**EXERCISE TASK**. Reproduce, exactly and in full, only the lines below from the one containing "obj.data.transform(world)" through the one containing "scene = bpy.context.scene".

**Recorded data**.
:::::
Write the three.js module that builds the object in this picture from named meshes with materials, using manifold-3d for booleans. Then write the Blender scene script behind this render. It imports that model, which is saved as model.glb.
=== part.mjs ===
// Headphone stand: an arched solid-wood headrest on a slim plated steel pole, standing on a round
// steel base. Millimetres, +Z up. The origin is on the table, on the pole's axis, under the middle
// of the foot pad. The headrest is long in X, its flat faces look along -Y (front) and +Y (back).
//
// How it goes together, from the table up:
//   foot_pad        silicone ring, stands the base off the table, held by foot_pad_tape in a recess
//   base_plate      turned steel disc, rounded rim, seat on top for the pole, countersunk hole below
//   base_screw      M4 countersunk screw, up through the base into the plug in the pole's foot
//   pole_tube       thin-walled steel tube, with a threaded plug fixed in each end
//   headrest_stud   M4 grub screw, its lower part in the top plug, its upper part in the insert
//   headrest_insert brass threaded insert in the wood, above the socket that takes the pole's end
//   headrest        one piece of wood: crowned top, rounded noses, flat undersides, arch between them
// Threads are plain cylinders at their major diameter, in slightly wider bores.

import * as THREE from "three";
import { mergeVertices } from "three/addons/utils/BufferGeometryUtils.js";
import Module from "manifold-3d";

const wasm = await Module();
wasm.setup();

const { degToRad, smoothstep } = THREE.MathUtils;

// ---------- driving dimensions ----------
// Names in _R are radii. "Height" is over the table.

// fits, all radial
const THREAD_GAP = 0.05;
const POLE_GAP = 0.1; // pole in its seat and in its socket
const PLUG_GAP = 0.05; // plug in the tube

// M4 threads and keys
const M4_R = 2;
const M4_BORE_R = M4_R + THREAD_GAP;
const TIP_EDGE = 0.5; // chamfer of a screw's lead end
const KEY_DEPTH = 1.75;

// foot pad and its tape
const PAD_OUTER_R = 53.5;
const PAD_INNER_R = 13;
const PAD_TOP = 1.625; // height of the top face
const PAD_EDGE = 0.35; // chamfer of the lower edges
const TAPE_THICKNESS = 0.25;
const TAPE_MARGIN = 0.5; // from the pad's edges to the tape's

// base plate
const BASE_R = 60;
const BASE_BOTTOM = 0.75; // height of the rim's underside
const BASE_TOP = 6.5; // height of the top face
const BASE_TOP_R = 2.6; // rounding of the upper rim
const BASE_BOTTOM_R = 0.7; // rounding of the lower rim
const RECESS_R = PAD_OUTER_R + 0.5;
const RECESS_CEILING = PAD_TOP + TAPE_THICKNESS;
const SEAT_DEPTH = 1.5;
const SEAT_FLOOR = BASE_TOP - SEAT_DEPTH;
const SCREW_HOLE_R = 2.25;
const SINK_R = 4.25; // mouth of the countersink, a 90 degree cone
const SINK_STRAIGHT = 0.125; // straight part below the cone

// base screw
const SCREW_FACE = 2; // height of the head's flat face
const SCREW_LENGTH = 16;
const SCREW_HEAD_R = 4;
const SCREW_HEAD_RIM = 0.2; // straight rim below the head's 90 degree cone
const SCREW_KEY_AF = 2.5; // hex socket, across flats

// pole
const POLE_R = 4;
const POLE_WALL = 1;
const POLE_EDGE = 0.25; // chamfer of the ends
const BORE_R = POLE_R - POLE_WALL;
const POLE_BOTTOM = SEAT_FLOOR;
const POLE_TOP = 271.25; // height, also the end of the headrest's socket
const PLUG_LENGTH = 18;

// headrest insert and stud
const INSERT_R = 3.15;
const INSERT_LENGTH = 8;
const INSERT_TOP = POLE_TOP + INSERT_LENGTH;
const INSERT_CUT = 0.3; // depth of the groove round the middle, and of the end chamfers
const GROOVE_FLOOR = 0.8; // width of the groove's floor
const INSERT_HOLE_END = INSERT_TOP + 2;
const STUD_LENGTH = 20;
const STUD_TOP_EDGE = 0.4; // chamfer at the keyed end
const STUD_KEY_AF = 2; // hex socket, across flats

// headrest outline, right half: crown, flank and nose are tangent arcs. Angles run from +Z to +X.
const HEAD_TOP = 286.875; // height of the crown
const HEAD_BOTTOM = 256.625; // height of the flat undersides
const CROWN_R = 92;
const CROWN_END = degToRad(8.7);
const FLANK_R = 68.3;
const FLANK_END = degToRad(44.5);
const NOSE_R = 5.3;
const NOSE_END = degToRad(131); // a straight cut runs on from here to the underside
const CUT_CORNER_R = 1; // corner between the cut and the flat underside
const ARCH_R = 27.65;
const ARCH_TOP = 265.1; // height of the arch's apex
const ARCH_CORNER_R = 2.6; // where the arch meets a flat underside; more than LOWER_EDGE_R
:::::
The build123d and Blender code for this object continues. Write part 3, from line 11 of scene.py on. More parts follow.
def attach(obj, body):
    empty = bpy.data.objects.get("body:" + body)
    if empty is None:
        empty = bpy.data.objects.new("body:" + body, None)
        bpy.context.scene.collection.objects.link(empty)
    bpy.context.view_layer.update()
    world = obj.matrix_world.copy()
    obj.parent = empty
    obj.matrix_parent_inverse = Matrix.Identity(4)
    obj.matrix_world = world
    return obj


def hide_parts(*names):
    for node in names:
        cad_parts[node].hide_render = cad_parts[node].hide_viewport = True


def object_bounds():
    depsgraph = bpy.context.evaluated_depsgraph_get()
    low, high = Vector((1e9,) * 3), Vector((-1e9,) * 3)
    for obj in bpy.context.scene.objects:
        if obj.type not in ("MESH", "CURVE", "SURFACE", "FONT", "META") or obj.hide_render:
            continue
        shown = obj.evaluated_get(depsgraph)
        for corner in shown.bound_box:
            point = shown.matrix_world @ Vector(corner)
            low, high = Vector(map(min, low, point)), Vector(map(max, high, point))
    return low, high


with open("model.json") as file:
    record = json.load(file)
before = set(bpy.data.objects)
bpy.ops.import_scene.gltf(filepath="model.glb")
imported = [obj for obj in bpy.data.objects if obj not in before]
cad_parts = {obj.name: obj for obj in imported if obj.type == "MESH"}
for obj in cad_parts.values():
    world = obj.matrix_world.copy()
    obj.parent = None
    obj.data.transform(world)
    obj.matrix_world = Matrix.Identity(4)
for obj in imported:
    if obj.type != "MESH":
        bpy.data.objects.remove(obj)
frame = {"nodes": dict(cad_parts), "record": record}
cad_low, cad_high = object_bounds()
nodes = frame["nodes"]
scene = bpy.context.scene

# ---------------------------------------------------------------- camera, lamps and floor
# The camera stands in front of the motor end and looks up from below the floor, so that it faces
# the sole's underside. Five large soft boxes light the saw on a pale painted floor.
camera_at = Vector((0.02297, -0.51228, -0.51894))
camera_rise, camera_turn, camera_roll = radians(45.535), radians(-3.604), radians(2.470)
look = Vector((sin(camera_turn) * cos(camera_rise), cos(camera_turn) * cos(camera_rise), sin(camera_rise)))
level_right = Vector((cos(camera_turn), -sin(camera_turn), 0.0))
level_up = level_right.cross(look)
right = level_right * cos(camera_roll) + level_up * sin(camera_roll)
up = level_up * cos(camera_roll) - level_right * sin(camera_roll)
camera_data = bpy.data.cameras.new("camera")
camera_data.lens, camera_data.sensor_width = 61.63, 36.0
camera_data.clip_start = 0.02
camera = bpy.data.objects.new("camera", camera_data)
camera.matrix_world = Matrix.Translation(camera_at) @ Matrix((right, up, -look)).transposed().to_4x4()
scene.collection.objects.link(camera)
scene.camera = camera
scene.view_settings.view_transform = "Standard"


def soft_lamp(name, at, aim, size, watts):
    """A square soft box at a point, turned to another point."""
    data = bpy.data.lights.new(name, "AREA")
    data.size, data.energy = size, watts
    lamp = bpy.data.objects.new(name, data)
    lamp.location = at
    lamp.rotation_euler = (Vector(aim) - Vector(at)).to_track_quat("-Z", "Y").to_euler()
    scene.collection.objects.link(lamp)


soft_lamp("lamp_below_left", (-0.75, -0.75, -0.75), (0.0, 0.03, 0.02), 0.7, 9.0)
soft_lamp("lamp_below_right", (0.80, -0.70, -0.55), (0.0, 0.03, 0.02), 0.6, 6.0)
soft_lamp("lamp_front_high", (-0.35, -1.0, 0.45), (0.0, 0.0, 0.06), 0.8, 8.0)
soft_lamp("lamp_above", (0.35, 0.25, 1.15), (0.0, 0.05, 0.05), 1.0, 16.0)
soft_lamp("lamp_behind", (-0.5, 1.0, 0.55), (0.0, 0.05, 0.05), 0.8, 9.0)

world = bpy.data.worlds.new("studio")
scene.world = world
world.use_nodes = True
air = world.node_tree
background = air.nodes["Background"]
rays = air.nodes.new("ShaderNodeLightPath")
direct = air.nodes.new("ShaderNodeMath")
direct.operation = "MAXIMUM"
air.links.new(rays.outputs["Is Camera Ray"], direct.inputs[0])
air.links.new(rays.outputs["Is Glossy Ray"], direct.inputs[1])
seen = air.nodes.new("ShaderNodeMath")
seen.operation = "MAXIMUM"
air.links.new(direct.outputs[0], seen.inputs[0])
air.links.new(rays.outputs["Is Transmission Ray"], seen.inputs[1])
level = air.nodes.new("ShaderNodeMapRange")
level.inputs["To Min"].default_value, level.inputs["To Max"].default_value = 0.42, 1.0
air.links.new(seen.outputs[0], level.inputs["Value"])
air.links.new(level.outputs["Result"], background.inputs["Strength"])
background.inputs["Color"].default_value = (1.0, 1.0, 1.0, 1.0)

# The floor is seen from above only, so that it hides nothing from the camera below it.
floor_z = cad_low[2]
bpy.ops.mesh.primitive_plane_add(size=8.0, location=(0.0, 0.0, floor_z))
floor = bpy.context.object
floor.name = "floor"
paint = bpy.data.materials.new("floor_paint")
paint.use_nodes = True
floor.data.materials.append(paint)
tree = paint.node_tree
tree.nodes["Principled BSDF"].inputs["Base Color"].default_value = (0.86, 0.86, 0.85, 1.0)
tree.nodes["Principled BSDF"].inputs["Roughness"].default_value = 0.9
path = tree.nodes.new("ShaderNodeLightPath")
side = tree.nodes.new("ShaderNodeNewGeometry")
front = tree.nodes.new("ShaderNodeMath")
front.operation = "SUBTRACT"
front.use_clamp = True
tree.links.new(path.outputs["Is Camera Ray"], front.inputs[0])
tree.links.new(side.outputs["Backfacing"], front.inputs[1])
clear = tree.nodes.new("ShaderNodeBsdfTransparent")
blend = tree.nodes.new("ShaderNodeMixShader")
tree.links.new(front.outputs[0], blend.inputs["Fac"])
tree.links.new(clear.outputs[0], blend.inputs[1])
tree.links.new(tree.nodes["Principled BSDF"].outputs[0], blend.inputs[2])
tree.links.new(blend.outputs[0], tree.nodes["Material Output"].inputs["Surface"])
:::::
**ANSWER FOR THE TASK**.
    obj.data.transform(world)
    obj.matrix_world = Matrix.Identity(4)
for obj in imported:
    if obj.type != "MESH":
        bpy.data.objects.remove(obj)
frame = {"nodes": dict(cad_parts), "record": record}
cad_low, cad_high = object_bounds()
nodes = frame["nodes"]
scene = bpy.context.scene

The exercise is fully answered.